■ DATASET CONTENT
==========

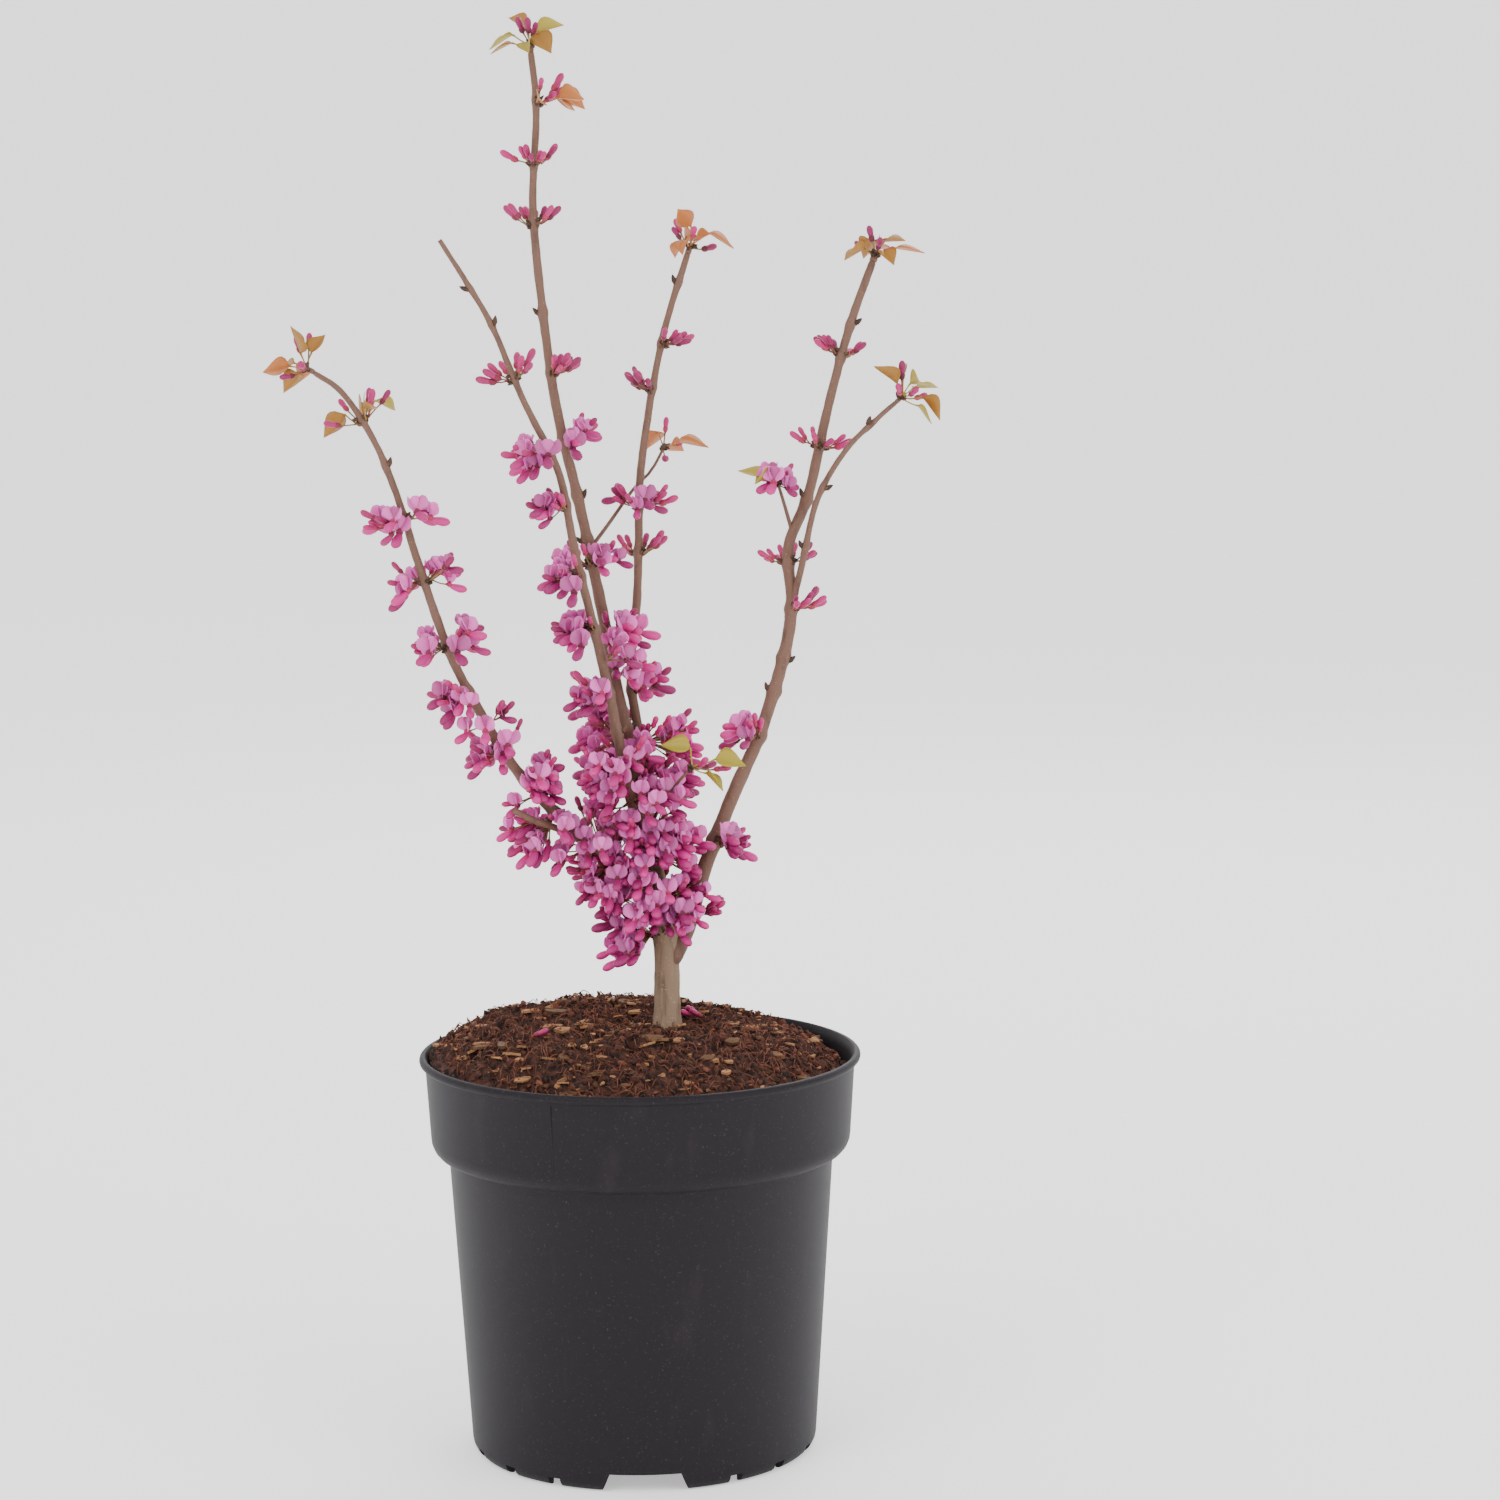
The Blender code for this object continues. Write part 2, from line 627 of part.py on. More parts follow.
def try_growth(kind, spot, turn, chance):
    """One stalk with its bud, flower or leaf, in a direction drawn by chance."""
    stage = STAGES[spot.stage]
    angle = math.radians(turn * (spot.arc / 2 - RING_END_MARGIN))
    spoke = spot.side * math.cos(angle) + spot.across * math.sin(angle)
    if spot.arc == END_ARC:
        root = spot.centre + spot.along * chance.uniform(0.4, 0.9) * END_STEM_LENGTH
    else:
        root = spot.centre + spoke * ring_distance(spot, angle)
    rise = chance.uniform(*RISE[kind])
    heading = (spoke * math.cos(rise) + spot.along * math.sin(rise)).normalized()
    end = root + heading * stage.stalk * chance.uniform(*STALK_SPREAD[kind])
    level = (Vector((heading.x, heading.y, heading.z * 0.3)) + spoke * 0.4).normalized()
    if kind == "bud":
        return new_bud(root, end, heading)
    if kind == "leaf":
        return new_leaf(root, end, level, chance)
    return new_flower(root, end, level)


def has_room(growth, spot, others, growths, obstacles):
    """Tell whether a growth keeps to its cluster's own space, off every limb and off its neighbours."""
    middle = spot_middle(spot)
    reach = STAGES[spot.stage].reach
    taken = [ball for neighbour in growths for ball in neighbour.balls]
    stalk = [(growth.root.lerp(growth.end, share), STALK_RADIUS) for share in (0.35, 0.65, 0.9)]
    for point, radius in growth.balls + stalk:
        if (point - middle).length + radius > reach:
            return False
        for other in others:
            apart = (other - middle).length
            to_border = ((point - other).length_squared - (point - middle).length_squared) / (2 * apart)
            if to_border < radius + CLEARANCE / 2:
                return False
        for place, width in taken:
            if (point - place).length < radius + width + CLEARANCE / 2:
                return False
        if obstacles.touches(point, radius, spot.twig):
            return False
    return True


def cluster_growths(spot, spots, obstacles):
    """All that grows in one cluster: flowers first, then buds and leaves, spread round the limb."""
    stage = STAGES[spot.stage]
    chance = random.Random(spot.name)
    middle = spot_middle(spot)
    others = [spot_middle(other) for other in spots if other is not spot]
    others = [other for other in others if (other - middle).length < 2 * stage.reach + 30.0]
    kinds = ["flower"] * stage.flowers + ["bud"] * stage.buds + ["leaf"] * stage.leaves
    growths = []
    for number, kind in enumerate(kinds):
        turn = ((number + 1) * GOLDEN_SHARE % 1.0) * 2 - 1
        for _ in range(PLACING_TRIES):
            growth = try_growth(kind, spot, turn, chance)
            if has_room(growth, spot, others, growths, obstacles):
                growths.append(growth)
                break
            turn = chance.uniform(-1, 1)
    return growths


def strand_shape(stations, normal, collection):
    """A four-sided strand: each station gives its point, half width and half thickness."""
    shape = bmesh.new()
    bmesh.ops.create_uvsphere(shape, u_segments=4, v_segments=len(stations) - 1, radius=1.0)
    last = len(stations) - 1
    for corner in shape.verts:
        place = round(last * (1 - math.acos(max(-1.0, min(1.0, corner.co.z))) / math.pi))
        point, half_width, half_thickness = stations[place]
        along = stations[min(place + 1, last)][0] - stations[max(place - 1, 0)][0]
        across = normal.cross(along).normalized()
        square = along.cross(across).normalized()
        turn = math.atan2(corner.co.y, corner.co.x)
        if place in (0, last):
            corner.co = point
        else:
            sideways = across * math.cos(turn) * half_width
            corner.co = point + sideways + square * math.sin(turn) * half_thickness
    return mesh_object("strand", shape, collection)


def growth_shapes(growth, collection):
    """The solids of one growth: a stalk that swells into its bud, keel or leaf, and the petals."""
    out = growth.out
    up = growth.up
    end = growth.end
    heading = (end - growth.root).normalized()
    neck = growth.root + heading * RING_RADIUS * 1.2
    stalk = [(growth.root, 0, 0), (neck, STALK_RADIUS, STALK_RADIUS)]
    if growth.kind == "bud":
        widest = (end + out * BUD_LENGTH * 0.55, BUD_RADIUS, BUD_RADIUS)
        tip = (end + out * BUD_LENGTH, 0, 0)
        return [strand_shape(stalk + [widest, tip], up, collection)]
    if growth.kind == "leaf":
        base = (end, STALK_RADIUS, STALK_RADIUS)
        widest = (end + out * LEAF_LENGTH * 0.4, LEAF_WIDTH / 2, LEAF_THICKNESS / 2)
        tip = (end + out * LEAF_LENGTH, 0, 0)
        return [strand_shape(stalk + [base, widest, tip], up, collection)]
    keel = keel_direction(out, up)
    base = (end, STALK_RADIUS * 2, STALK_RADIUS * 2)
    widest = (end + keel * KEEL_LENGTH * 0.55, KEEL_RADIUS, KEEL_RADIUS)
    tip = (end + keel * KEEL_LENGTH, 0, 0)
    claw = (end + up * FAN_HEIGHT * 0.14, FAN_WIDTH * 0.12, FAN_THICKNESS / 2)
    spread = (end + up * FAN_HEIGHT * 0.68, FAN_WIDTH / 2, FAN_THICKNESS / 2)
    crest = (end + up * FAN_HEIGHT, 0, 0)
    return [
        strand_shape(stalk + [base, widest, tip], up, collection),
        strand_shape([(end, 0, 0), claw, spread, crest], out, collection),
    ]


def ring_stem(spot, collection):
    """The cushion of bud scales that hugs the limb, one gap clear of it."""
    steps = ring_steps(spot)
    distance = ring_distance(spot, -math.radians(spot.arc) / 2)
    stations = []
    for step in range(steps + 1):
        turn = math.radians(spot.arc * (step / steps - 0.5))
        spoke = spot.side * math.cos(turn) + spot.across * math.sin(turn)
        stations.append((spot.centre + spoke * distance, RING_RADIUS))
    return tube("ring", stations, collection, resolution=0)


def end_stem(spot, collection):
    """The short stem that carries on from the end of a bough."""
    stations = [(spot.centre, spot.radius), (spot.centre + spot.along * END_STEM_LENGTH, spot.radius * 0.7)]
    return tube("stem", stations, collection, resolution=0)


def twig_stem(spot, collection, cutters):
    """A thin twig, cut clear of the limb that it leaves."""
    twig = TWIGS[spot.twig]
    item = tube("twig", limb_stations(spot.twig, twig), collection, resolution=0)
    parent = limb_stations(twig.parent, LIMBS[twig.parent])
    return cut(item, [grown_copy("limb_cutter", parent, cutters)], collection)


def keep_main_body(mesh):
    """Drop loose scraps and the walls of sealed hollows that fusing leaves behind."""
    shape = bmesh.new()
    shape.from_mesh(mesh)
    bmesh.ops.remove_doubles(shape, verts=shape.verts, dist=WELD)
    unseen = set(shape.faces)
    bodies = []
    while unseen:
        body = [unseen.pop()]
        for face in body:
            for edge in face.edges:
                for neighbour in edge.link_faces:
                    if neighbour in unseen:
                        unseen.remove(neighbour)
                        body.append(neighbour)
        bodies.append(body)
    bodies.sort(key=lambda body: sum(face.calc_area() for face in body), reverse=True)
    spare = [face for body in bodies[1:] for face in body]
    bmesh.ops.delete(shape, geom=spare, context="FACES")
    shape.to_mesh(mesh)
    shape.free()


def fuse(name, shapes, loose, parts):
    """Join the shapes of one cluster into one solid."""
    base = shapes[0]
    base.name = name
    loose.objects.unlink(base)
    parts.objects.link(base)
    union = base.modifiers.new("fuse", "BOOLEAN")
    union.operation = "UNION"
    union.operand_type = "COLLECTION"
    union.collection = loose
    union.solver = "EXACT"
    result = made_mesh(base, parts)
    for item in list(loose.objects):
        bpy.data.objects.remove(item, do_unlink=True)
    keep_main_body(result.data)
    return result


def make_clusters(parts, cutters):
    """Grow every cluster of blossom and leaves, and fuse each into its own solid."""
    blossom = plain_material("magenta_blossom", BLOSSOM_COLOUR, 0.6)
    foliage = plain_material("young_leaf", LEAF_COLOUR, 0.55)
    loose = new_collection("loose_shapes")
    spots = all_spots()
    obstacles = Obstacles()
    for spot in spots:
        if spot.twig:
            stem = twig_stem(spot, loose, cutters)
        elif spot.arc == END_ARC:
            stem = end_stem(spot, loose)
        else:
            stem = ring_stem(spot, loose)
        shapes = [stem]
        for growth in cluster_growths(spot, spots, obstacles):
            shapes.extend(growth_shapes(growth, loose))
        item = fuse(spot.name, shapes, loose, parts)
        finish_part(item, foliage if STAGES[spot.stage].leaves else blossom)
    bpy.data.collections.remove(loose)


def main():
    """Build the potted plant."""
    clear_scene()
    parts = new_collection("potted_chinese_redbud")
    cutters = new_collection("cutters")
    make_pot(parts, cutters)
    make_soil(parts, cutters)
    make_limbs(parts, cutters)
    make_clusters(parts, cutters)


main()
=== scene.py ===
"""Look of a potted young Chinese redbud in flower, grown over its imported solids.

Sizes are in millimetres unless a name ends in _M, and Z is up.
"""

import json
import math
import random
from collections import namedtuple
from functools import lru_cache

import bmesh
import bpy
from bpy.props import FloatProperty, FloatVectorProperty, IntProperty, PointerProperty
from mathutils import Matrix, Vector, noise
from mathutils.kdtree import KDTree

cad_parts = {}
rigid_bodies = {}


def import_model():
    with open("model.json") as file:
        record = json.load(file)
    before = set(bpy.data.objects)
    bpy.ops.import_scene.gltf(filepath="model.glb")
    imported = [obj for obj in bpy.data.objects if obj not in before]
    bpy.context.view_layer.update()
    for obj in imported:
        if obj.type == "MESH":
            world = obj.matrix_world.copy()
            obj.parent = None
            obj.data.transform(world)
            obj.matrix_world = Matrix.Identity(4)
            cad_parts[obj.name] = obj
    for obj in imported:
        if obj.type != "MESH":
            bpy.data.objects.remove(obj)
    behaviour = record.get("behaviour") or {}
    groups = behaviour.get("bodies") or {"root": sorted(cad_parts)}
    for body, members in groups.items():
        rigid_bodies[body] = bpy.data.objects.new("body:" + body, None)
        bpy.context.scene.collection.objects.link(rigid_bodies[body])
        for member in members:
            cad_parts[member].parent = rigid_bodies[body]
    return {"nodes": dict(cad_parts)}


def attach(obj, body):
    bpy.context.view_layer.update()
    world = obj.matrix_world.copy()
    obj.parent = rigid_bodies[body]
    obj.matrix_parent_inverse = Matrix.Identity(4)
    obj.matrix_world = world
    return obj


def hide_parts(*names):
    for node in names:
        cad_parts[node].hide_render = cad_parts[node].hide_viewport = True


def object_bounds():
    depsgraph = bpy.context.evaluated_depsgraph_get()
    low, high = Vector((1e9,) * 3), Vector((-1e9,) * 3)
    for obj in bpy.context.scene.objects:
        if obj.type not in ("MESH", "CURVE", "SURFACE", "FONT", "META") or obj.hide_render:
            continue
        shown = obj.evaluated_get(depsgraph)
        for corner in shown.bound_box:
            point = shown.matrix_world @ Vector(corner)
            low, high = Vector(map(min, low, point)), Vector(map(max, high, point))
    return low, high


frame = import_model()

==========

Start at the line with "spots = all_spots()", stop at the line with "bpy.data.objects.remove(obj)", and return every line in that stretch exactly, those two included.

    spots = all_spots()
    obstacles = Obstacles()
    for spot in spots:
        if spot.twig:
            stem = twig_stem(spot, loose, cutters)
        elif spot.arc == END_ARC:
            stem = end_stem(spot, loose)
        else:
            stem = ring_stem(spot, loose)
        shapes = [stem]
        for growth in cluster_growths(spot, spots, obstacles):
            shapes.extend(growth_shapes(growth, loose))
        item = fuse(spot.name, shapes, loose, parts)
        finish_part(item, foliage if STAGES[spot.stage].leaves else blossom)
    bpy.data.collections.remove(loose)


def main():
    """Build the potted plant."""
    clear_scene()
    parts = new_collection("potted_chinese_redbud")
    cutters = new_collection("cutters")
    make_pot(parts, cutters)
    make_soil(parts, cutters)
    make_limbs(parts, cutters)
    make_clusters(parts, cutters)


main()
=== scene.py ===
"""Look of a potted young Chinese redbud in flower, grown over its imported solids.

Sizes are in millimetres unless a name ends in _M, and Z is up.
"""

import json
import math
import random
from collections import namedtuple
from functools import lru_cache

import bmesh
import bpy
from bpy.props import FloatProperty, FloatVectorProperty, IntProperty, PointerProperty
from mathutils import Matrix, Vector, noise
from mathutils.kdtree import KDTree

cad_parts = {}
rigid_bodies = {}


def import_model():
    with open("model.json") as file:
        record = json.load(file)
    before = set(bpy.data.objects)
    bpy.ops.import_scene.gltf(filepath="model.glb")
    imported = [obj for obj in bpy.data.objects if obj not in before]
    bpy.context.view_layer.update()
    for obj in imported:
        if obj.type == "MESH":
            world = obj.matrix_world.copy()
            obj.parent = None
            obj.data.transform(world)
            obj.matrix_world = Matrix.Identity(4)
            cad_parts[obj.name] = obj
    for obj in imported:
        if obj.type != "MESH":
            bpy.data.objects.remove(obj)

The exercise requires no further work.